There can be little doubt that it delivers on just about all fronts, but especially with the babes. It most notably features three of the era’s more prominent horror actresses in Stephens, Bauer, and Linnea Quigley (appearing as Spider, a crook looking to rob the bowling alley because this movie obviously needs more nonsense), all of whom are utterly delightful here, even before the imp is unleashed and turns most of them into undead demons. Quigley proves to be the most indelible in a role that allows us to imagine what her role in Return of the Living Dead might have been like had she been tasked to do more than just writhe in the nude in a graveyard: she’s a punk with a bad attitude and a smartass mouth who seems to be perpetually in disbelief that she has to hook up with a bunch of nerds to fend off this demon infestation.
Speaking of which, Andras Jones leads the charge for the horny guys with a fun, affable turn, and the rapport he develops with Quigley anchors the film just enough to keep it from slipping into complete and utter nonsense. Amazingly enough, you find yourself hoping this sweet, charming, and totally unlikely duo survives the night. You don’t expect to be that invested in a film with this title, but it’s a reminder that this sort of thing really works when they have a genuine sense of heart and charm guiding them—and this one has tons in addition to the gratuitous ass-paddling, naked sorority chicks, and Buck Flower’s ridiculous exposition to explain why there’s a goddamn imp haunting the bowling alley in the first place. In many ways, the imp—who is a jive-talking motherfucker straight out of a Blaxploitation parody for whatever reason—upstages just about everyone anyway by essentially twisting this entire premise into a deranged stand-up routine. In the tradition of this genre, he grants wishes that he swiftly warps into something sinister, though I have to admit he’s no Wishmaster when it comes to this; for example, one girl wishes to be prom queen after she was snubbed of the honor in high school, only to see the imp reduce her outfit to tatters moments after he grants the wish.
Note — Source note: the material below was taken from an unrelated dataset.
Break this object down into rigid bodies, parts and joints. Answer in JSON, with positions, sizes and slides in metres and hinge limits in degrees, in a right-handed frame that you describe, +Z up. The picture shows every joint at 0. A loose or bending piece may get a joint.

Another doofus wishes for gold, then watches on helplessly as the imp produces useless rocks—you get the picture.
It’s hardly clever stuff; in fact, you could easily argue that Sorority Babes in the Slimeball Bowl-O-Rama fumbles its fundamental premise: instead of functioning as a half-assed, braindead "Monkey’s Paw" riff, it’s actually a half-assed, braindead riff on Demons, which sounds…well, actually, you know what? I’ll allow that. No matter how nonsensical it may be, the imp actually induces carnage by randomly transforming some of the sorority babes into his demonic minions, prompting you to wonder if DeCoteau and company were just making this up as they went along (they were, I’m sure). I do wish the payoff to it were a little more spectacularly gory: it offers up the obligatory severed head rolling down a bowling lane, but the rest isn’t nearly as memorable. This perhaps the only grounds upon which this movie can be reasonably criticized: it doesn’t quite go far enough with the gross-out gore effects. Graciously, however, it does compensate with outrageous fire and car stunts, effectively splitting the difference.
Sorority Babes in the Slimeball Bowl-O-Rama is scrappy in its ability to thrill you in surprising ways that don’t always involve naked and/or bisected women. While that’s certainly its raison d'être, it also reflects this particular scene’s insistence on entertaining by any means necessary (and within a meager budget that forced its filmmakers to only use its titular location during closing hours). There’s real charm here, most of it springing from the indelible personalities, whether it be the familiar genre starlets or the shit-talking puppet that grows weirdly—if not stupidly—hilarious as the movie unfolds. Many films before and after (but mostly after, once more cynical exploitation heirs discovered they could turn “bad movies” into a cottage industry) have aspired to such rarefied air as this, but Sorority Babes in the Slimeball Bowl-O-Rama is lightning in a bottle filmmaking. It could have only spawned from this brief, glorious period when this kind of nonsense still felt somewhat pure. I shudder to think what this sort of thing would look like now, even hailing from DeCouteau and Brand, both of whom have unwittingly become victims of their own monstrous, Z-movie impulses for the past two decades.
Much like the ill-fated characters here, this duo unlocked something unholy with Sorority Babes in the Slimeball Bowl-O-Rama, one of the (admittedly) many templates for wry, hyperaware goofs. While the intervening years have seen those good, pure intentions become twisted into cynically perverse junk, it’s easy to see why this threadbare formula is so appealing: DeCoteau and company make this look effortlessly fun, too many mistook that for not putting forth any effort at all. If nothing else, Sorority Babes in the Slimeball Bowl-O-Rama is a reminder that ridiculous premise and title aren’t enough—you’d best bring some charm along, too. Linnea Quigley doing battle with a pack of scantily-clad she-demons doesn’t hurt, either, of course.